Preamble
As I read and write and think a lot about detective and crime fiction, I’ve a series of reviews on the theme. Sadly, capacity is too limited to cover detective films and TV series too! If you’re interested in reading my academic work about detective and crime fiction (free PDFs available), check it out here.
Or you can take a look at my short story collection featuring Victorian “lady detective” Meinir Davies: support on Kickstarter or preorder now!
See also
These lists capture other detective/crime stories and characters that I thought of as I was reading this piece. I won’t explain why, to avoid spoilers, but they’re associations and not ‘if you liked this, then you’ll love…’ recommendations!
- The Castle TV series
- One of the stories from Alex Pavesi’s Eight Detectives
- General Agatha Christie vibes
Review (3.5 out of 5)
This is the fourth entry in Horowitz’s metafictional series featuring himself and the former-copper-cum-PI Daniel Hawthorne. Horowitz-the-character has a play on, but it’s a disaster. And then the mean theatre critic is murdered, and he is the prime suspect! Chaos ensues, and his not-a-friend Hawthorne may or may not be willing to assist.

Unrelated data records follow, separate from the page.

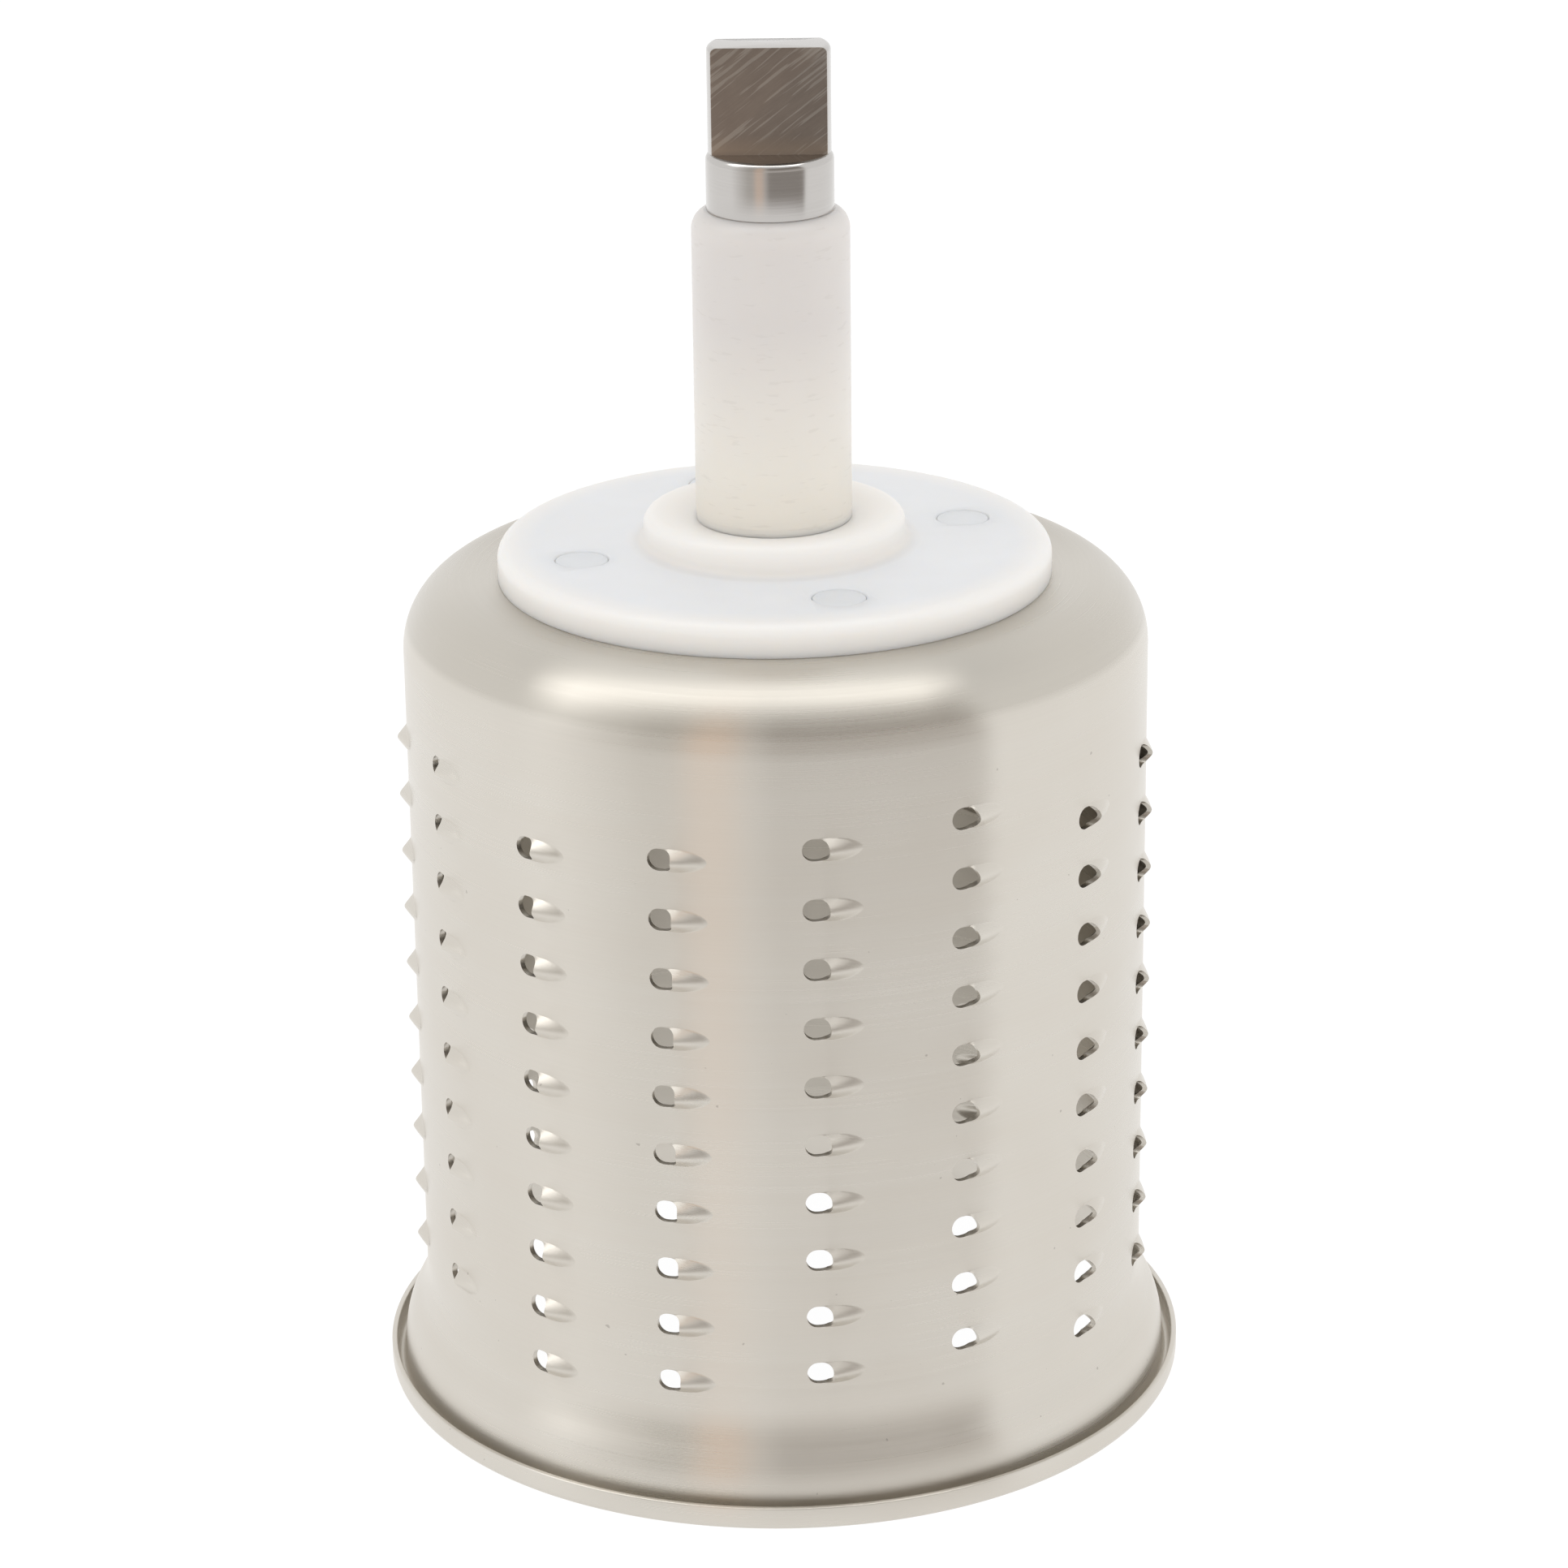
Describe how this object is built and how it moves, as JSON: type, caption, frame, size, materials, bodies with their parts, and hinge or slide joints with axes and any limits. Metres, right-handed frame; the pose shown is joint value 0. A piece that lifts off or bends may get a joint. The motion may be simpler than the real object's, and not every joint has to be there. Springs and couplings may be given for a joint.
{
  "type": "rotary cheese grater drum",
  "caption": "Open-rimmed steel grating drum with raised teeth, a white plastic hub and running sleeve, and a flat-sided driving tang.",
  "frame": {"origin": "on the drum's axis at the bottom of the open rim, on which the drum stands", "axes": "+Z along the drum's axis towards the driving tang, +Y square to the tang's flats, +X across the tang"},
  "size_m": [0.0874, 0.0874, 0.1468],
  "materials": {
    "brushed_stainless": "fine hairlines around the axis",
    "white_plastic": "satin, slightly translucent",
    "sleeve_plastic": "satin, slightly translucent",
    "plug_plastic": "satin",
    "ground_steel": "turned round parts, ground flats",
    "plate_steel": "rolled sheet",
    "fastener_steel": "plain machined",
    "rivet_steel": "upset heads"
  },
  "bodies": {
    "root": {"drum_shell": "brushed_stainless", "hub_flange": "white_plastic", "journal_sleeve": "sleeve_plastic", "drive_spindle": "ground_steel", "backing_plate": "plate_steel", "spindle_washer": "fastener_steel", "spindle_nut": "fastener_steel", "rivet_1": "rivet_steel", "rivet_2": "rivet_steel", "rivet_3": "rivet_steel", "rivet_4": "rivet_steel", "hub_plug_1": "plug_plastic", "hub_plug_2": "plug_plastic", "hub_plug_3": "plug_plastic", "hub_plug_4": "plug_plastic"}
  },
  "joints": []
}
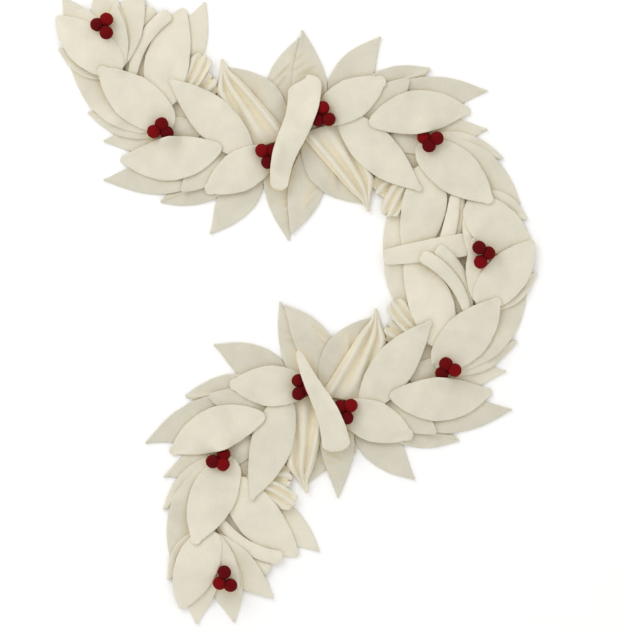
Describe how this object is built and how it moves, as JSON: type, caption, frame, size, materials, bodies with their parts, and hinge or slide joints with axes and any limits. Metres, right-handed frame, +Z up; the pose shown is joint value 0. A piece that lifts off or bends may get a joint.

The two main characters’ reluctance to work together is now beginning to strain a little at the seams, and I did find myself wondering a bit whether this series might have run out of steam. This is in part because of the more formulaic structure of this plot, in the light of other classic murder mysteries, with the metafictional aspects feeling like a half-hearted attempt to revive a more staid plot. Horowitz himself, after the first in the series was published, reflected on the fact that in this series many of his options were simply rearranging the furniture, variations on a theme. He’s now done it three more times since!
I do still like Horowitz’s wry way of writing himself, of course, so I’m not entirely tired of the metafictional trope. If the Watson figure must always be ever so slightly stupider than the reader, so be it! And his detective is effective enough, of course, as he needs to be. But the continued wringing out of Horowitz’s character is no longer a very satisfying way to maintain the mystery around the life of the detective himself. I don’t particularly enjoy the attempts to evade arrest, for example, and the characterisations of the police themselves goes a little beyond the Holmesian demand for police incompetence. (I’ve written elsewhere about how this trope is key to the extraordinary detective genre.)
The red herrings are many and varied here, so it feels as though there are twists and turns, but the crime itself is not especially interesting, and nor is its solution. I would have been more interested, for example, if Hawthorne had been accused of the crime and Horowitz had had to do his best to save the detective with the ever-present threat of being arrested as a co-conspirator.